— Begin DATA SEGMENT —
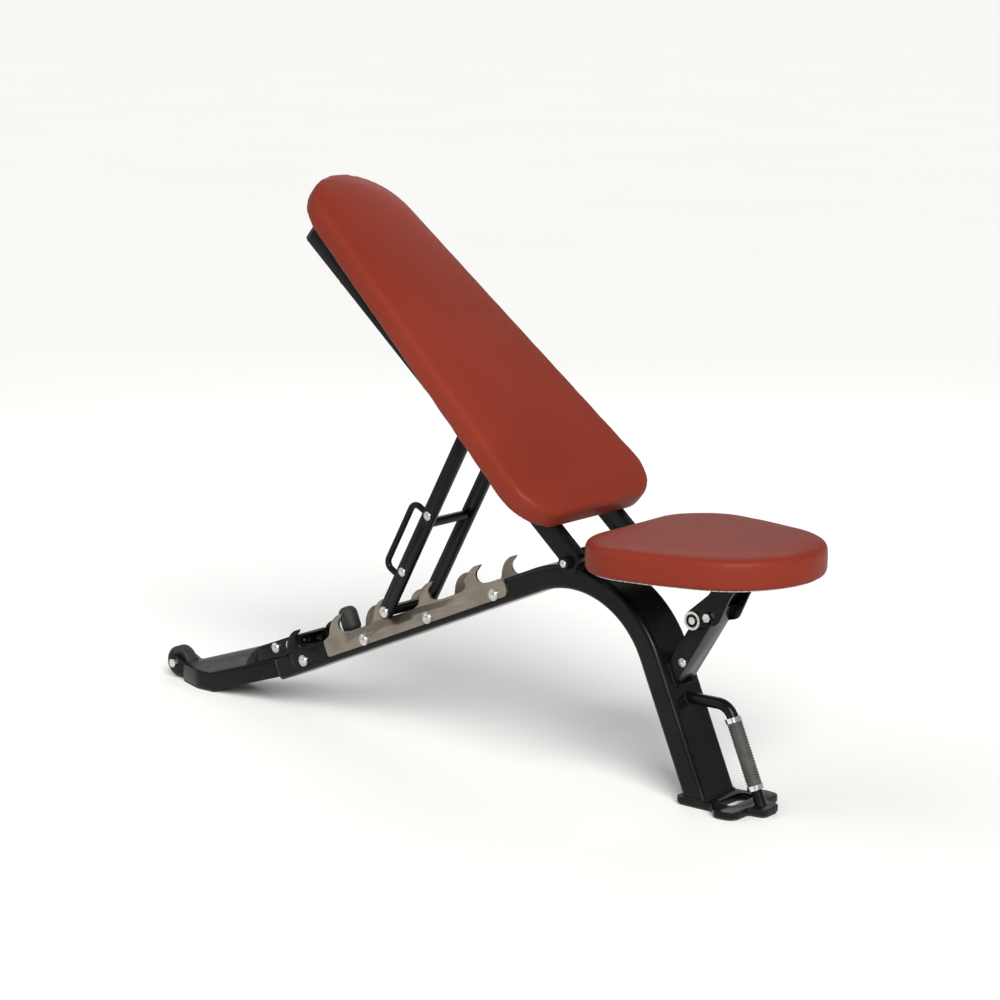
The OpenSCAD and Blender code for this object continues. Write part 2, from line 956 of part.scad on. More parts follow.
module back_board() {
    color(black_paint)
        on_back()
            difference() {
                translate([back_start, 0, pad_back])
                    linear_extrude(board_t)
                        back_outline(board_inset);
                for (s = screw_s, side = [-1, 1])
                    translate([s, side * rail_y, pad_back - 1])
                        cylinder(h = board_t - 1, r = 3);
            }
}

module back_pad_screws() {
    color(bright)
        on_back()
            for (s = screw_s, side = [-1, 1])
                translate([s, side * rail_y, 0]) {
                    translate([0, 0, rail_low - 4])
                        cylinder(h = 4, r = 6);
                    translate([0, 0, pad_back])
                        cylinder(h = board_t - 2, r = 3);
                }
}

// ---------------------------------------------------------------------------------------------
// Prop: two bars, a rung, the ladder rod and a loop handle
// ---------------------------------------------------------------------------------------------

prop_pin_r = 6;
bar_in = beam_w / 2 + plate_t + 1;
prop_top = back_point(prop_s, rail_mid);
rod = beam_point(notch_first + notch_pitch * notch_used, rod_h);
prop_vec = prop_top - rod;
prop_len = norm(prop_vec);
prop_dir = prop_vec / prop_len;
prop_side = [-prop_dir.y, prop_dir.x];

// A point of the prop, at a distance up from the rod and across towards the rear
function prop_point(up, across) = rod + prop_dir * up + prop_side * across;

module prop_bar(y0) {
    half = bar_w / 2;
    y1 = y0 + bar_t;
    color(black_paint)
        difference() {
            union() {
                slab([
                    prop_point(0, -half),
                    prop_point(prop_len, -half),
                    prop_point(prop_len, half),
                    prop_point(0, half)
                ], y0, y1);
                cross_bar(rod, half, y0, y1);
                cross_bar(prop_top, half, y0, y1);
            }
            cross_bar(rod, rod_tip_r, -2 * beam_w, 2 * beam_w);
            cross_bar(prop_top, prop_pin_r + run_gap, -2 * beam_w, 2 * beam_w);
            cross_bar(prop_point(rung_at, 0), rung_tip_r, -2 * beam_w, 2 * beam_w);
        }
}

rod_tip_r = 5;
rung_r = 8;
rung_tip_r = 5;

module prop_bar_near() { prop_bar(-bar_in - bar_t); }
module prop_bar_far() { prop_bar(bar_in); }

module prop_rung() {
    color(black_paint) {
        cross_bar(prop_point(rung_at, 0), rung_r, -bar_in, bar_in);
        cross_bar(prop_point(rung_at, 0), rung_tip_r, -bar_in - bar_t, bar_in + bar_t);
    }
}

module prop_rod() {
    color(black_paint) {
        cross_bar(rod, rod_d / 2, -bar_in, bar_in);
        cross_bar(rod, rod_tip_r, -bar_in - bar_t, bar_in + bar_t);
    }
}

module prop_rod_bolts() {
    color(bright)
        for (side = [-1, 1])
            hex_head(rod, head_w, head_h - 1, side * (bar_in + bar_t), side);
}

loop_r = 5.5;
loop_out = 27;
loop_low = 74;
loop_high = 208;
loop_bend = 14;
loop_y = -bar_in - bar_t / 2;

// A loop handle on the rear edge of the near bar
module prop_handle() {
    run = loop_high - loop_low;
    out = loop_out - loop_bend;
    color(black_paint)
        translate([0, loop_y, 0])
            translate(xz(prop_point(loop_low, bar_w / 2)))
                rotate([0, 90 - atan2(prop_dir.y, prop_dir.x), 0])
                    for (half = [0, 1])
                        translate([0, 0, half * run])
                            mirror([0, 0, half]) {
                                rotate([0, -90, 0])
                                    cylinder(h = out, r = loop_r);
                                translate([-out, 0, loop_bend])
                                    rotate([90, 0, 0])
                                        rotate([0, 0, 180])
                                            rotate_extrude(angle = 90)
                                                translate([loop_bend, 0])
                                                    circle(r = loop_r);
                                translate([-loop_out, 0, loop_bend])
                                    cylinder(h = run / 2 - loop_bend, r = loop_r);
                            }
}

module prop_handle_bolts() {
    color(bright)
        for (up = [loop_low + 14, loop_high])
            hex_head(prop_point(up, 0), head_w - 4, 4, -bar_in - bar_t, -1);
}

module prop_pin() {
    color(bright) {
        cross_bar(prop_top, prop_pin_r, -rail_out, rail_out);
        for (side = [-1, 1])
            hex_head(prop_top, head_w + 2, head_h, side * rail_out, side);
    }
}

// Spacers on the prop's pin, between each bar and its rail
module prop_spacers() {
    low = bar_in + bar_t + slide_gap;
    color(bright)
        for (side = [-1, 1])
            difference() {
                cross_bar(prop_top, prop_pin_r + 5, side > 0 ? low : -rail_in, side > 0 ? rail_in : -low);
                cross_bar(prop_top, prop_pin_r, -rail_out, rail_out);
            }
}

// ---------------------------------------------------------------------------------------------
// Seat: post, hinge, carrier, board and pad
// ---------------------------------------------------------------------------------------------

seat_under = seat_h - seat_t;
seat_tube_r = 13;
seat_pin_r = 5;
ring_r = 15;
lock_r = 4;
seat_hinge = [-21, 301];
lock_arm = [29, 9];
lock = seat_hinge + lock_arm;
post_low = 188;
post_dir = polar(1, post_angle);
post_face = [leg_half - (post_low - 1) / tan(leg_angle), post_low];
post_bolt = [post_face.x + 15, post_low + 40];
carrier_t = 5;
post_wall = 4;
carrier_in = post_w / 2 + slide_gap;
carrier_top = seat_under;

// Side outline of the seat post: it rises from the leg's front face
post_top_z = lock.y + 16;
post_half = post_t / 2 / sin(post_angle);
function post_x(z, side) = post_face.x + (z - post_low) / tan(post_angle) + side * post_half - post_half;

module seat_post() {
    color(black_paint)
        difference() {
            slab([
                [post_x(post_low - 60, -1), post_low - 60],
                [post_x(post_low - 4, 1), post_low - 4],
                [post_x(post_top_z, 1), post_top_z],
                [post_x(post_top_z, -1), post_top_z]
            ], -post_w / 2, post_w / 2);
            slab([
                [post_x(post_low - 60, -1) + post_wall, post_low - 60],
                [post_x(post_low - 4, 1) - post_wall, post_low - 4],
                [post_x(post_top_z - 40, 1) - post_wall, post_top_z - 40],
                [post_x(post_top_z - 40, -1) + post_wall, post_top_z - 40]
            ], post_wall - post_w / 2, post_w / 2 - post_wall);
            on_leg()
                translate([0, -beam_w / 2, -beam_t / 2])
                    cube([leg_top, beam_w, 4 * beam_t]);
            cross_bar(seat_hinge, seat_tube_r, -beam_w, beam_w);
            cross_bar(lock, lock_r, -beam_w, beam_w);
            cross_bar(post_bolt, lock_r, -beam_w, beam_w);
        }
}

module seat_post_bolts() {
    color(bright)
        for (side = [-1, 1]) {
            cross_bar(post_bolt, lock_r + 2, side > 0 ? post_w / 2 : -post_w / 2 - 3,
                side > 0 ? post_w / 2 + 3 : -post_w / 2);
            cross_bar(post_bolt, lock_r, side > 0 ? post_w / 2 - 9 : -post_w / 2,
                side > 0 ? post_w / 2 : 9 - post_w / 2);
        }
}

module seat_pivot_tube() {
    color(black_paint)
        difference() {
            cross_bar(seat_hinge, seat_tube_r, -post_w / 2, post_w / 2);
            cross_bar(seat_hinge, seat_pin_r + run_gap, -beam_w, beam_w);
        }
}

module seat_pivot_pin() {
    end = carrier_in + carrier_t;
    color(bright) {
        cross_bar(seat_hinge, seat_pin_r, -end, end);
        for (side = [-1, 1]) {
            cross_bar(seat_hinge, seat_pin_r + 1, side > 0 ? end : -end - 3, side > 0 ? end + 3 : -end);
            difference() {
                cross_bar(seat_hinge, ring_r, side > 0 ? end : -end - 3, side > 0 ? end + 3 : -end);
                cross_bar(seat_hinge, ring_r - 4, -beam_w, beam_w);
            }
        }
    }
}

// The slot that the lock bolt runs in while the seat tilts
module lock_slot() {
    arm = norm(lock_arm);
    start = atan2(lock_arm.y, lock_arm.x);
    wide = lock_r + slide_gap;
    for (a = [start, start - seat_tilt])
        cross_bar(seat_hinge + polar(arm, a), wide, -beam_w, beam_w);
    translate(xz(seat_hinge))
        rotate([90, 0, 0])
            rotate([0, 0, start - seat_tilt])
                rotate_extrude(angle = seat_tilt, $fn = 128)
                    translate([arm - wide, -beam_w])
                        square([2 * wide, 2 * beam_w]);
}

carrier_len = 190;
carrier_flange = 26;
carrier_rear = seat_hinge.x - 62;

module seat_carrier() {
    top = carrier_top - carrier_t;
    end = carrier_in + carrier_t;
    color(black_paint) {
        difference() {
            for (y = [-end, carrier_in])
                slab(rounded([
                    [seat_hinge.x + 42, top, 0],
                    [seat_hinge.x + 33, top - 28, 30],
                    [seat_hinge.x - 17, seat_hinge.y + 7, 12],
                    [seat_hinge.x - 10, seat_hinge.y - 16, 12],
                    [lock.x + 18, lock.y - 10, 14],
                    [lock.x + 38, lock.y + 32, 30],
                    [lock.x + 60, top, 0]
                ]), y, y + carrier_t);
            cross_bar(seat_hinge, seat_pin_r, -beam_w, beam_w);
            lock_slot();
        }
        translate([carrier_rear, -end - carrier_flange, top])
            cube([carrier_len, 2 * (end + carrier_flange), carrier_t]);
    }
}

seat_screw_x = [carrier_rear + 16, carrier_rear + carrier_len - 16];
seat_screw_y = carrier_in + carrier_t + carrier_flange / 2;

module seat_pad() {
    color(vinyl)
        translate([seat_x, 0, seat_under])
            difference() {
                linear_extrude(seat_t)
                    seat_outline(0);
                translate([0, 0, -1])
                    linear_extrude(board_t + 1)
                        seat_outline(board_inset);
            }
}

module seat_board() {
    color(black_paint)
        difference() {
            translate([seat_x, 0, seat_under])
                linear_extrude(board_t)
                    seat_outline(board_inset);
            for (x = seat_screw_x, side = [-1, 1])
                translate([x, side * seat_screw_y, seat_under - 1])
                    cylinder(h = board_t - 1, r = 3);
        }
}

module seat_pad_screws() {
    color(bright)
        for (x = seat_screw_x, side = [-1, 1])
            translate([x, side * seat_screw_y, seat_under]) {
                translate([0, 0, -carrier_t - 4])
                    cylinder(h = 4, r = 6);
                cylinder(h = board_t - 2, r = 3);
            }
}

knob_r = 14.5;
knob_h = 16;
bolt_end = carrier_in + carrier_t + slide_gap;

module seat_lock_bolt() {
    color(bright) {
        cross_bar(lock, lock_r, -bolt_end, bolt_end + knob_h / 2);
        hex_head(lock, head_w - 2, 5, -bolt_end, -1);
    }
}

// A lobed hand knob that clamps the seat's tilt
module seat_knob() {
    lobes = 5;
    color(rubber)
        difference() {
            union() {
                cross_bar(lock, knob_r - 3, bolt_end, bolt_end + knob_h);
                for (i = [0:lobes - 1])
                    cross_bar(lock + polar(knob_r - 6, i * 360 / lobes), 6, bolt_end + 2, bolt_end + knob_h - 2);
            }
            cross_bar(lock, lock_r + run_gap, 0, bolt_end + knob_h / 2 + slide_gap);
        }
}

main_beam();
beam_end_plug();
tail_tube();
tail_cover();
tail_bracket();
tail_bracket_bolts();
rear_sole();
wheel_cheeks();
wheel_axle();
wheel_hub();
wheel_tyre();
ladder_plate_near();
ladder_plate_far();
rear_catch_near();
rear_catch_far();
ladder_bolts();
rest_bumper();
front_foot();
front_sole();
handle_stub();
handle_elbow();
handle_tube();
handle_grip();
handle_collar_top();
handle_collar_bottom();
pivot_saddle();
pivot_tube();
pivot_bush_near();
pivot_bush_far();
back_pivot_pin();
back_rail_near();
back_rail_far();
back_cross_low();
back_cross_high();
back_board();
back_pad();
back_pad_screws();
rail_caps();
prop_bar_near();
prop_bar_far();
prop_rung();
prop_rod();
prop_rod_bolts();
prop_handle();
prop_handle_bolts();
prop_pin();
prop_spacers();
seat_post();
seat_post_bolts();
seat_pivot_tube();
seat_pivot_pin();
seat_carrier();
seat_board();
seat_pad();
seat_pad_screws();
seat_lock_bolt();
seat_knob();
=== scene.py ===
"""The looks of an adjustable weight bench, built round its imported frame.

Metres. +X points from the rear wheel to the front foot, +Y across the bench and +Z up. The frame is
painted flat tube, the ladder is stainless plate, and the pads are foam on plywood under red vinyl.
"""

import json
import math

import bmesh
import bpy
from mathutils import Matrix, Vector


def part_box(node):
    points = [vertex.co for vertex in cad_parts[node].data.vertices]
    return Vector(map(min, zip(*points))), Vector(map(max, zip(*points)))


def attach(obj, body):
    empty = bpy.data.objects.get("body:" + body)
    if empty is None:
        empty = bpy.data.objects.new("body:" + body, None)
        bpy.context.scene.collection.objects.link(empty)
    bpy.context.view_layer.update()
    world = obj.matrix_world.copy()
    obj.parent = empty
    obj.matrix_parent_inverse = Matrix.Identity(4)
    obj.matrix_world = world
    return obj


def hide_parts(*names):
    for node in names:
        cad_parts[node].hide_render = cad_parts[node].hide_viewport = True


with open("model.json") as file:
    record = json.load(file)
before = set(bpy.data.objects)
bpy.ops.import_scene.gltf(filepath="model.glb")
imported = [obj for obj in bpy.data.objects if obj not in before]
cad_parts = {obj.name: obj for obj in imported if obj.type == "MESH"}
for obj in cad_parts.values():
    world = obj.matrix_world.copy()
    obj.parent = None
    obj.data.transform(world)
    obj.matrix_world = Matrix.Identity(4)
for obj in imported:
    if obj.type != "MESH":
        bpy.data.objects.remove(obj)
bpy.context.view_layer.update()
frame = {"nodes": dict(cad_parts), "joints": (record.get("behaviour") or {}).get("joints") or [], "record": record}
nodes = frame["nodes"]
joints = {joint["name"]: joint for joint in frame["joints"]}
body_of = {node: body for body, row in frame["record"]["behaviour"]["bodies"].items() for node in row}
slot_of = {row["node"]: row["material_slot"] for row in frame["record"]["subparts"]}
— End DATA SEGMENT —
DIRECTIONS:
Only the lines from the one containing "the seat's tilt" through the one containing "obj.matrix_world = world" are to be reproduced, exactly as they appear.

COMPLETE RESPONSE:
// A lobed hand knob that clamps the seat's tilt
module seat_knob() {
    lobes = 5;
    color(rubber)
        difference() {
            union() {
                cross_bar(lock, knob_r - 3, bolt_end, bolt_end + knob_h);
                for (i = [0:lobes - 1])
                    cross_bar(lock + polar(knob_r - 6, i * 360 / lobes), 6, bolt_end + 2, bolt_end + knob_h - 2);
            }
            cross_bar(lock, lock_r + run_gap, 0, bolt_end + knob_h / 2 + slide_gap);
        }
}

main_beam();
beam_end_plug();
tail_tube();
tail_cover();
tail_bracket();
tail_bracket_bolts();
rear_sole();
wheel_cheeks();
wheel_axle();
wheel_hub();
wheel_tyre();
ladder_plate_near();
ladder_plate_far();
rear_catch_near();
rear_catch_far();
ladder_bolts();
rest_bumper();
front_foot();
front_sole();
handle_stub();
handle_elbow();
handle_tube();
handle_grip();
handle_collar_top();
handle_collar_bottom();
pivot_saddle();
pivot_tube();
pivot_bush_near();
pivot_bush_far();
back_pivot_pin();
back_rail_near();
back_rail_far();
back_cross_low();
back_cross_high();
back_board();
back_pad();
back_pad_screws();
rail_caps();
prop_bar_near();
prop_bar_far();
prop_rung();
prop_rod();
prop_rod_bolts();
prop_handle();
prop_handle_bolts();
prop_pin();
prop_spacers();
seat_post();
seat_post_bolts();
seat_pivot_tube();
seat_pivot_pin();
seat_carrier();
seat_board();
seat_pad();
seat_pad_screws();
seat_lock_bolt();
seat_knob();
=== scene.py ===
"""The looks of an adjustable weight bench, built round its imported frame.

Metres. +X points from the rear wheel to the front foot, +Y across the bench and +Z up. The frame is
painted flat tube, the ladder is stainless plate, and the pads are foam on plywood under red vinyl.
"""

import json
import math

import bmesh
import bpy
from mathutils import Matrix, Vector


def part_box(node):
    points = [vertex.co for vertex in cad_parts[node].data.vertices]
    return Vector(map(min, zip(*points))), Vector(map(max, zip(*points)))


def attach(obj, body):
    empty = bpy.data.objects.get("body:" + body)
    if empty is None:
        empty = bpy.data.objects.new("body:" + body, None)
        bpy.context.scene.collection.objects.link(empty)
    bpy.context.view_layer.update()
    world = obj.matrix_world.copy()
    obj.parent = empty
    obj.matrix_parent_inverse = Matrix.Identity(4)
    obj.matrix_world = world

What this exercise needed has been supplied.